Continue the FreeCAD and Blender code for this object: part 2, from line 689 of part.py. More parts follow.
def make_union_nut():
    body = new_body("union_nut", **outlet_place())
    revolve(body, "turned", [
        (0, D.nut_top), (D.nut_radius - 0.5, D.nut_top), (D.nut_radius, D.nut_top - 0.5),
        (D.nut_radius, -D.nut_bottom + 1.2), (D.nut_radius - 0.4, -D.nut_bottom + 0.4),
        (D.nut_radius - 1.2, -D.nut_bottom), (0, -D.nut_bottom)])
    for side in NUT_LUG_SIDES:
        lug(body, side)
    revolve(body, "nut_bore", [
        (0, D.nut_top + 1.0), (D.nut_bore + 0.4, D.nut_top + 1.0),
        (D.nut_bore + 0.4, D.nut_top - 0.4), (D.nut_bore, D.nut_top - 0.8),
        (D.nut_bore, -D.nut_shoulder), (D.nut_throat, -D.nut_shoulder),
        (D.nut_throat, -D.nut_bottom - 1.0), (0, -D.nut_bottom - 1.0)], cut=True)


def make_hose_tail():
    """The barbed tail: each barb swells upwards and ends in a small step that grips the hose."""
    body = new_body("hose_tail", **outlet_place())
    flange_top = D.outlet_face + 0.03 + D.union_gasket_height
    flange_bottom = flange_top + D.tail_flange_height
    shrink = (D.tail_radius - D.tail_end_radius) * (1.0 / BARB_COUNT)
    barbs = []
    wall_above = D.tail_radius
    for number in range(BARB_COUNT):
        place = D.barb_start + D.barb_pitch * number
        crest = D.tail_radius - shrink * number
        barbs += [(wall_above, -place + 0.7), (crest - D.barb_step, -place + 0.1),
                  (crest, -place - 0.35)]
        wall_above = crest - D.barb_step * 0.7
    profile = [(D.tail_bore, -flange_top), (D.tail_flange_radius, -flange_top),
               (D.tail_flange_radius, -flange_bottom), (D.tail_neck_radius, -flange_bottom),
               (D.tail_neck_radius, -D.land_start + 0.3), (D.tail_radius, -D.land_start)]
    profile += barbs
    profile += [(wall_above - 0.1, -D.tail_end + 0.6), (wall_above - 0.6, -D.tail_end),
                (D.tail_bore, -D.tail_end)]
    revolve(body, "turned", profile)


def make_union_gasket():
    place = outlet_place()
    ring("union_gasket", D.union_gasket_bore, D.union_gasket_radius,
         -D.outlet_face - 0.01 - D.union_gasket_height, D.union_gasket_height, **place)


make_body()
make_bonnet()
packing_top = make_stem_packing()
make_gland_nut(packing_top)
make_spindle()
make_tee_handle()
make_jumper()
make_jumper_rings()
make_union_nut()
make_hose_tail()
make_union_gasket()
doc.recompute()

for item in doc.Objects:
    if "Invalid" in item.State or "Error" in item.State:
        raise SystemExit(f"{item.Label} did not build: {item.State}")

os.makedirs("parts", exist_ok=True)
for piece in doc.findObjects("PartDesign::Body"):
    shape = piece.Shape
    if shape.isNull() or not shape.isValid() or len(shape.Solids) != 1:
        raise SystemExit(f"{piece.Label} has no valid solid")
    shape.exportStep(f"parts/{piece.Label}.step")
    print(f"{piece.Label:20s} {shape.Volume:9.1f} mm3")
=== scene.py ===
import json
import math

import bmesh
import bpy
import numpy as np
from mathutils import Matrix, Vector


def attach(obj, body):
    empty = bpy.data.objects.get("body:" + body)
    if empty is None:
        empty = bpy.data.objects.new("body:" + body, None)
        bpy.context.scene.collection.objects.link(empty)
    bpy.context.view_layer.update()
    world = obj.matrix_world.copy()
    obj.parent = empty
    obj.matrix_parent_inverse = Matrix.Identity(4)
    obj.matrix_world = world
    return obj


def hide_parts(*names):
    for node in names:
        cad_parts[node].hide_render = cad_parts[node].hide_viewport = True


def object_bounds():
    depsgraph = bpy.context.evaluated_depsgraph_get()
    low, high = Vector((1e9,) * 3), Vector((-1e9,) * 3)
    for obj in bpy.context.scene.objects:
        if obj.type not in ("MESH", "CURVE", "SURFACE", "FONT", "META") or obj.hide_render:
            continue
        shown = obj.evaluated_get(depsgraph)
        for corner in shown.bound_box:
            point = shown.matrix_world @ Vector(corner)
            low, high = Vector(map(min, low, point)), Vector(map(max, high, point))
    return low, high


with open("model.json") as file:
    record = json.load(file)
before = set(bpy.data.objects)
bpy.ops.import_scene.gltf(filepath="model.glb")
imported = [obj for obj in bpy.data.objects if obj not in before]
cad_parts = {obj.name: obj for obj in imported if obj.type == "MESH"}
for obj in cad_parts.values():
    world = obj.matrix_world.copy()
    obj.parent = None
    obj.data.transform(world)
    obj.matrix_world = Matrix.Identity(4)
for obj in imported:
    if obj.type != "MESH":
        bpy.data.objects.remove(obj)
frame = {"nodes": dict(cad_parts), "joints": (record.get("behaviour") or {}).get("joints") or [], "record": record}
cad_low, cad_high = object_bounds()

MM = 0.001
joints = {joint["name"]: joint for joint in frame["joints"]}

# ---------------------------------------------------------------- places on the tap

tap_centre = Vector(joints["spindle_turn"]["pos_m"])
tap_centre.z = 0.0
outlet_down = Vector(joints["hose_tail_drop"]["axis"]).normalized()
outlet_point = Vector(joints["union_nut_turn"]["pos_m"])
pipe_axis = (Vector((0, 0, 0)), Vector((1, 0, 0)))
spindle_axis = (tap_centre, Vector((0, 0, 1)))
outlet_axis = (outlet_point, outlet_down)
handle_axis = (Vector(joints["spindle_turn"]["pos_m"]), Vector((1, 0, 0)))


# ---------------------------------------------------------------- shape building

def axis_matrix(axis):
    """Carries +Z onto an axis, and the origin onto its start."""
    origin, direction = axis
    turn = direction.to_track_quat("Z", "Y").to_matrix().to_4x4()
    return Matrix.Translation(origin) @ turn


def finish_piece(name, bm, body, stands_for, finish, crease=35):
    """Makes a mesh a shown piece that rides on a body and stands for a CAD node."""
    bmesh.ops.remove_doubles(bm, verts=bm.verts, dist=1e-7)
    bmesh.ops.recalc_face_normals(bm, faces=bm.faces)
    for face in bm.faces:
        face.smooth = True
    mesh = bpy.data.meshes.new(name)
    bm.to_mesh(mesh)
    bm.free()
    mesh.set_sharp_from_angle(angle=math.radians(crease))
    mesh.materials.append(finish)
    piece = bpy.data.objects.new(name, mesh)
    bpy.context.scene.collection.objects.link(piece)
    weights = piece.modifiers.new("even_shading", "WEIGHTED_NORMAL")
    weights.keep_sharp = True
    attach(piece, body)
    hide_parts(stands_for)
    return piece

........

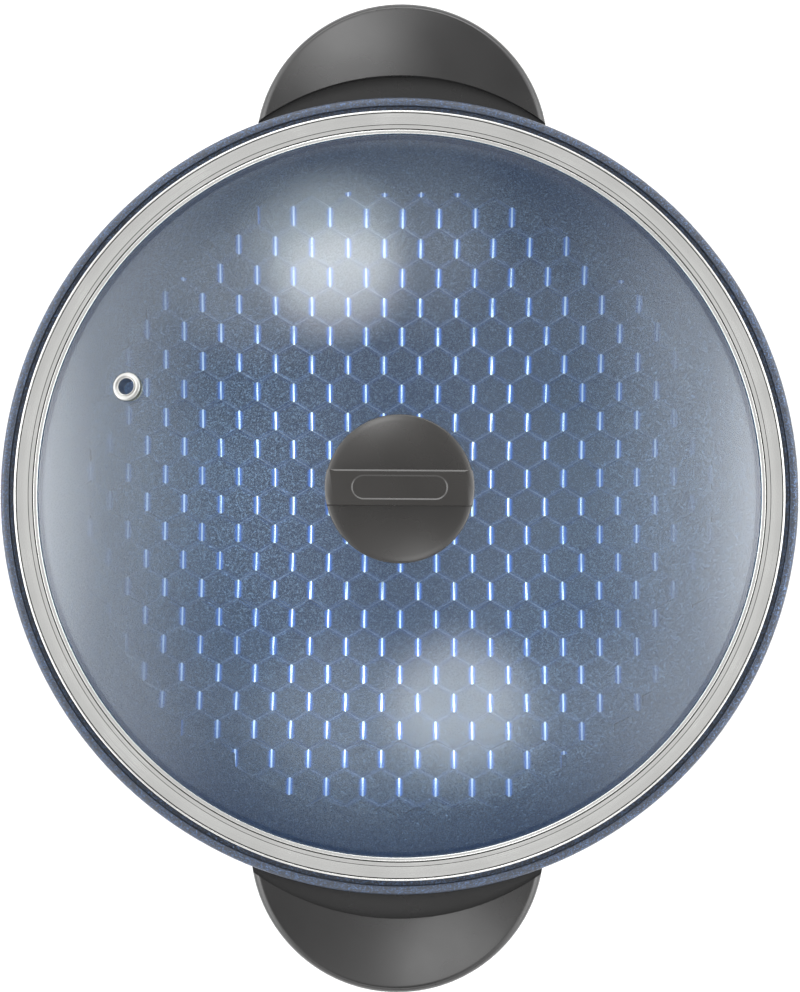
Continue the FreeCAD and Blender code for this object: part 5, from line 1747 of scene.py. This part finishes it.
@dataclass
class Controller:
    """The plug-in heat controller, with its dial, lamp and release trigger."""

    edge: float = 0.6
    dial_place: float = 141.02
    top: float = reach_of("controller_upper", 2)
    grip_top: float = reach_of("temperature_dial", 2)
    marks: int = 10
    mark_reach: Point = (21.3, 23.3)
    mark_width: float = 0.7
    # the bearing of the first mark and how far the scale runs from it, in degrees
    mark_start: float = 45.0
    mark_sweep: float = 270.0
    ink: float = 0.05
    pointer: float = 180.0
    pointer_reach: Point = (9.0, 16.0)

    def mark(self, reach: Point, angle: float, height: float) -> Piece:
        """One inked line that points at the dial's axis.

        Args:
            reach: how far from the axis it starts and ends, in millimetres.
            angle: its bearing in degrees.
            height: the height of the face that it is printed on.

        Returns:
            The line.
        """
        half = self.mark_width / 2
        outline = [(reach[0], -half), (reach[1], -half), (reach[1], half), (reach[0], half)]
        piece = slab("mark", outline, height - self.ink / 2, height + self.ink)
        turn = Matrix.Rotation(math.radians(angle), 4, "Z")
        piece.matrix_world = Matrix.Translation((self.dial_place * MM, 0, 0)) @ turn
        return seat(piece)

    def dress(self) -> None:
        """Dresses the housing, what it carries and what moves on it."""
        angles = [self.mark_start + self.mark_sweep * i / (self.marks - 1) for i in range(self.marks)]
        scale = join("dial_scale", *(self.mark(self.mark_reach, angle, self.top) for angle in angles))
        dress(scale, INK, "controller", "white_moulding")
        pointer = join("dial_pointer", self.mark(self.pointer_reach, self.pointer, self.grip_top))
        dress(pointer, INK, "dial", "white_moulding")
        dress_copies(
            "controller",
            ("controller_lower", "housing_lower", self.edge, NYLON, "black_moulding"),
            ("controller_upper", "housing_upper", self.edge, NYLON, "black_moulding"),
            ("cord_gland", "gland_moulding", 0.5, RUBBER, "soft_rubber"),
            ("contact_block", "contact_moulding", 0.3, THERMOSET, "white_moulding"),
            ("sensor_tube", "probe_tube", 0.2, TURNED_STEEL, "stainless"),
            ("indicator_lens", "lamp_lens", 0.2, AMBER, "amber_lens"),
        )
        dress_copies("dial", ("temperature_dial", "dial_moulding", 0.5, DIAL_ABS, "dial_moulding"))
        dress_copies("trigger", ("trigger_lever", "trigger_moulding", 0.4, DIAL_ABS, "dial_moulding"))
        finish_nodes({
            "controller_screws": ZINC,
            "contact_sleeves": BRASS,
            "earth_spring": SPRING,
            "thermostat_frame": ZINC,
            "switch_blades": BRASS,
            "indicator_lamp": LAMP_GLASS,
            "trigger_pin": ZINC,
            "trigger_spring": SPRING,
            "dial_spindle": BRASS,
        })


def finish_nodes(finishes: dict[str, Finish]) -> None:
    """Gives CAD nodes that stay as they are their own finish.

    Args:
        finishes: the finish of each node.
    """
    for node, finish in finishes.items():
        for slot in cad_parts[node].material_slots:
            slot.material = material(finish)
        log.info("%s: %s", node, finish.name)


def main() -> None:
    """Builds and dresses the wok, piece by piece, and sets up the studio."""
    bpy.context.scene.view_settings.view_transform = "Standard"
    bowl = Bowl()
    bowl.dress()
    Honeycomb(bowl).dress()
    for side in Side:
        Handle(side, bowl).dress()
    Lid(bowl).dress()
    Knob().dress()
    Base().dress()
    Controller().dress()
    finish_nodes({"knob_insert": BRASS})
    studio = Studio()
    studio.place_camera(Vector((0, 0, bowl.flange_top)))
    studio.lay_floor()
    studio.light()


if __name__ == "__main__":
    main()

........

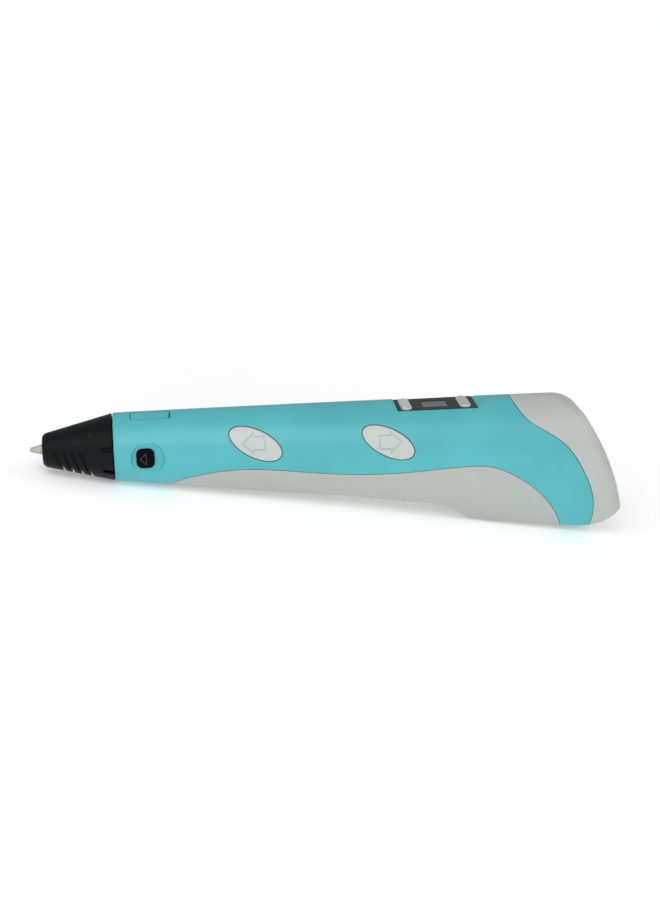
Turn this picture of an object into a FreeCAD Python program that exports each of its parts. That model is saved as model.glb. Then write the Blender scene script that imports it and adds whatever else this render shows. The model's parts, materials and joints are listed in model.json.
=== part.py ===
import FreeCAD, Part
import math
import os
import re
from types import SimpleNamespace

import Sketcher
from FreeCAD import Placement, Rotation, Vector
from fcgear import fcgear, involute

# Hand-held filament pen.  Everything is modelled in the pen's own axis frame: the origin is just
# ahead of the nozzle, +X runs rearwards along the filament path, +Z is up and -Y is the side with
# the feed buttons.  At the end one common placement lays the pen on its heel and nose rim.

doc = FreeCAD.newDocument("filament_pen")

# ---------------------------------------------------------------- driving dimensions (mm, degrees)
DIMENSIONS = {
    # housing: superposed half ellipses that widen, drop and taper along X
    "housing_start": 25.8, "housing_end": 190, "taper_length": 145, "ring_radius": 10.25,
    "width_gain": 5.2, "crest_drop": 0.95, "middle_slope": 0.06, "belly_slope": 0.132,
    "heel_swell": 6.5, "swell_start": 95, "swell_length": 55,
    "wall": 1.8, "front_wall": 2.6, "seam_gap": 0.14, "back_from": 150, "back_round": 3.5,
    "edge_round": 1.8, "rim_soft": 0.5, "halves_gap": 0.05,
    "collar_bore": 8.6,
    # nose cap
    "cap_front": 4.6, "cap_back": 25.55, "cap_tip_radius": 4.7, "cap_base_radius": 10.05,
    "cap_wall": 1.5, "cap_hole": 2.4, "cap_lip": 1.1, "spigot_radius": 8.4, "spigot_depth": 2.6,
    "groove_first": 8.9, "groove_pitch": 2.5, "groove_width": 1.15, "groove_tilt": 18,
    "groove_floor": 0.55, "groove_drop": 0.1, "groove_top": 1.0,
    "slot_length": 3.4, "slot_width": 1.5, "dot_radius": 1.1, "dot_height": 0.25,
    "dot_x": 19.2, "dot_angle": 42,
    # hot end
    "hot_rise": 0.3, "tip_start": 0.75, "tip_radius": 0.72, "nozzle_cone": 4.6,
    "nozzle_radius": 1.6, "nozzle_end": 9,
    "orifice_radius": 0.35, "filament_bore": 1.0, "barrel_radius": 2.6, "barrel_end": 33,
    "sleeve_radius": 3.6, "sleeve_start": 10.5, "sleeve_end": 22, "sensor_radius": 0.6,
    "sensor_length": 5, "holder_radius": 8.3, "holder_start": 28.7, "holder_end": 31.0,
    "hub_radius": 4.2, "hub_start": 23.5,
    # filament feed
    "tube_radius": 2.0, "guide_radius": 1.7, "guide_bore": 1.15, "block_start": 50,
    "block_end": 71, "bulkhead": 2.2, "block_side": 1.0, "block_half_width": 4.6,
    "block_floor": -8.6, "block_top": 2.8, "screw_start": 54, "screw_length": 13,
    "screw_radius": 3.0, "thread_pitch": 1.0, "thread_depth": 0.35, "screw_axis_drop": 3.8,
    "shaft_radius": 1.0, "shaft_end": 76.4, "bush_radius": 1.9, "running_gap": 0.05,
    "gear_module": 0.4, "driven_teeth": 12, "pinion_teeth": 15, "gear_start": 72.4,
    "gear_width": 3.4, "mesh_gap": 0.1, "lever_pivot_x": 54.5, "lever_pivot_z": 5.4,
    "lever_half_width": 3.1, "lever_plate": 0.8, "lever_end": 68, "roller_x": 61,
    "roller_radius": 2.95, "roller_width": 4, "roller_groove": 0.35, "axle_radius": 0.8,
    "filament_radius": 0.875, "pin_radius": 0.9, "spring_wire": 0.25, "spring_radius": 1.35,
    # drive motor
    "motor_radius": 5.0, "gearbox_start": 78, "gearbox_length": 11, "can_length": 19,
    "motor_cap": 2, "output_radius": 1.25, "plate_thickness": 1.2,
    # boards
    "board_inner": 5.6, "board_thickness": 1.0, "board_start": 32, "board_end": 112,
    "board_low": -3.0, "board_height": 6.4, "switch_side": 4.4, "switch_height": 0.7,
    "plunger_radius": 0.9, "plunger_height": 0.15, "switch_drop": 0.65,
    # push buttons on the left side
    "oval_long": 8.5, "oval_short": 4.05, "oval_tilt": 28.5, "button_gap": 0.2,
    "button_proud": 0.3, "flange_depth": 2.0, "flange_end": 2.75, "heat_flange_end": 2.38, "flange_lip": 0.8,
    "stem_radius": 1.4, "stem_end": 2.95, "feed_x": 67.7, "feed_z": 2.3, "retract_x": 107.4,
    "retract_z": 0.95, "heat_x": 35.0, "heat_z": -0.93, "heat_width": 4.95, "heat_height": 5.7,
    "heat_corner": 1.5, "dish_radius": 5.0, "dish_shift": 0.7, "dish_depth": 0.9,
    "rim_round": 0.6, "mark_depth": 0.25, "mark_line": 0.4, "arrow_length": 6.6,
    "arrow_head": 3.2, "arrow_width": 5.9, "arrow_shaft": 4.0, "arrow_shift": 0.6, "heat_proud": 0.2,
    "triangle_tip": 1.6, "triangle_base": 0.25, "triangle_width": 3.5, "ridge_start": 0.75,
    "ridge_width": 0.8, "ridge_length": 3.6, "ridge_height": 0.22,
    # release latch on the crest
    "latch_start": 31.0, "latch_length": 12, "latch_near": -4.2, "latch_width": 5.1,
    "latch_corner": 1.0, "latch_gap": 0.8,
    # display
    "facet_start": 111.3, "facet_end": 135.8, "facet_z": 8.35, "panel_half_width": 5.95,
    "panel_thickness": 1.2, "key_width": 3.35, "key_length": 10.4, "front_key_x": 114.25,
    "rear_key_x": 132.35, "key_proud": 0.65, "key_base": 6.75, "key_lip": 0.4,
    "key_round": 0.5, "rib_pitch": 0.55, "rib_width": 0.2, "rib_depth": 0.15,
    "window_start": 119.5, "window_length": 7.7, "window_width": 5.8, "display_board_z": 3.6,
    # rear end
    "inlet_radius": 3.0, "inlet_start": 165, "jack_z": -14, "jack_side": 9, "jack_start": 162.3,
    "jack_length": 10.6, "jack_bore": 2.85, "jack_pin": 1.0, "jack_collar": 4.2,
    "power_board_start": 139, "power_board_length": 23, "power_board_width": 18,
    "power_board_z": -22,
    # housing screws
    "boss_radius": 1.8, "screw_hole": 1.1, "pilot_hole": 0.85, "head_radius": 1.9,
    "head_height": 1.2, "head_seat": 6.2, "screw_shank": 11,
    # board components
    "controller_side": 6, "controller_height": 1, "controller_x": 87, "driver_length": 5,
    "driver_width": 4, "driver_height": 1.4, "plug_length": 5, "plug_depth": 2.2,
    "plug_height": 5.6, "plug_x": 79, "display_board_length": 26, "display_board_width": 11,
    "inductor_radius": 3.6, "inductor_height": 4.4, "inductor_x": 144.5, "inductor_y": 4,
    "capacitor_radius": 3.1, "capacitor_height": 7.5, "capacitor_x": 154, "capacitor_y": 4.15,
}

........

Task objective
Copy verbatim the line that contains "part finishes it.", the line that contains "heat controller, with", and all lines between them.

Exercise solution
Continue the FreeCAD and Blender code for this object: part 5, from line 1747 of scene.py. This part finishes it.
@dataclass
class Controller:
    """The plug-in heat controller, with its dial, lamp and release trigger."""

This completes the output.